Denys88/rl_games

Continuing training from checkpoint

cvoelcker opened this issue · 3 comments

Hi, on the computing infrastructure I am using I need to continue interrupted training regularly. I have been trying to use the checkpointing utility (for PPO, but I think these issues appear for all) to reload the checkpoints, but the training doe not actually continue from those checkpoints. I believe that is because other important parameters such as the optimizer are not stored in the checkpoints (please correct me if I am wrong).

In the image below, I interrupted two runs with the same seed at two different states and continued training from the latest checkpoint.
image

Would it be possible to checkpoint all components of the algorithms to enable continuing training from a checkpoint?

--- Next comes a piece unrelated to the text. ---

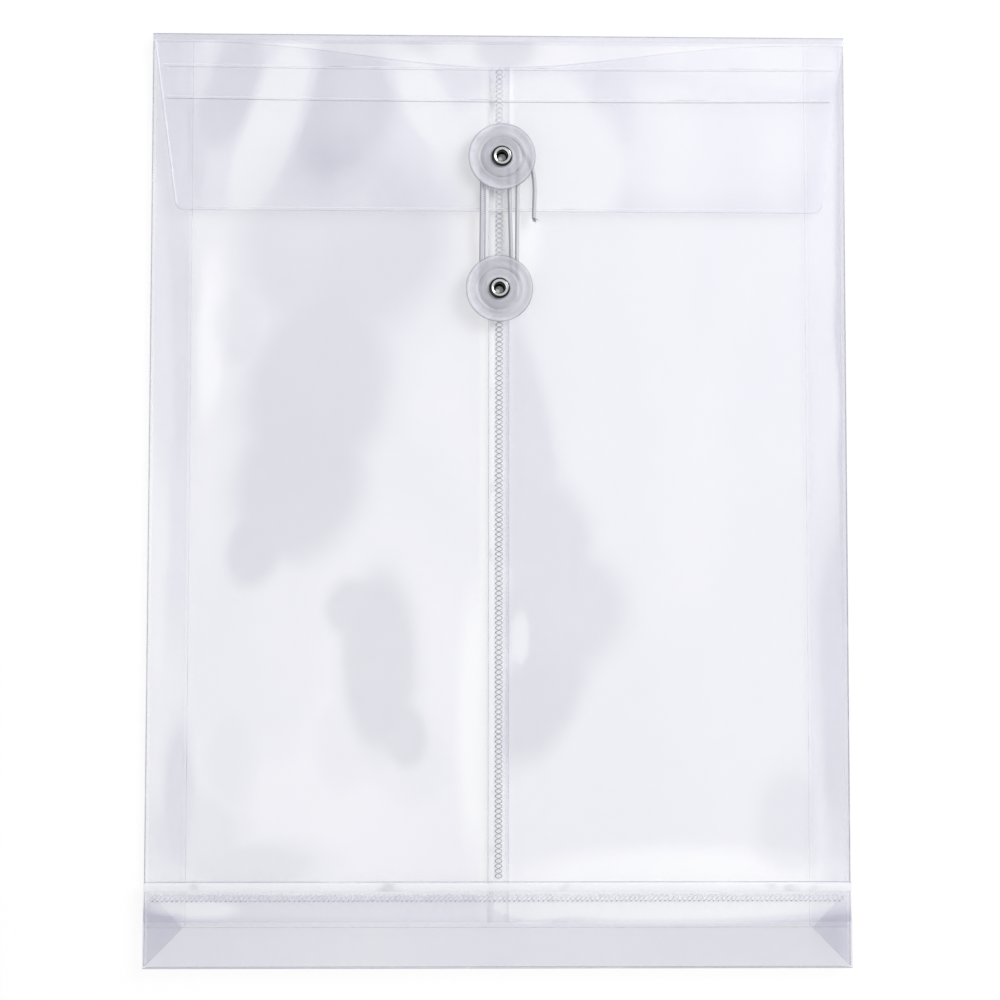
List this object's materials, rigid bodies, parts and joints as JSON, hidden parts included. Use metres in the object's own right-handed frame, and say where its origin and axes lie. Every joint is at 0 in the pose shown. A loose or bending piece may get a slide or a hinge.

I save optimizer state, but probably adaptive LR can break something and need to doublecheck if I save latest LR.
Also it could be related to how I gather statistics:
Once you restarted training first envs with done true have low scores because they finished earlier. I can save statistics state and it may improve results BUT when you restart training, all envs start playing from scratch and it might impact rewards anyway.

Ah, thanks for the clarification. I am going to add an independent "test" run every couple of iterations to see if this is indeed nonly a reporting artifact. However, the performance collapses several times, even though I only interrupted once, so I think something else might also be going on?

You can try it with 0 learning rate. It should return back to the same numbers pretty fast.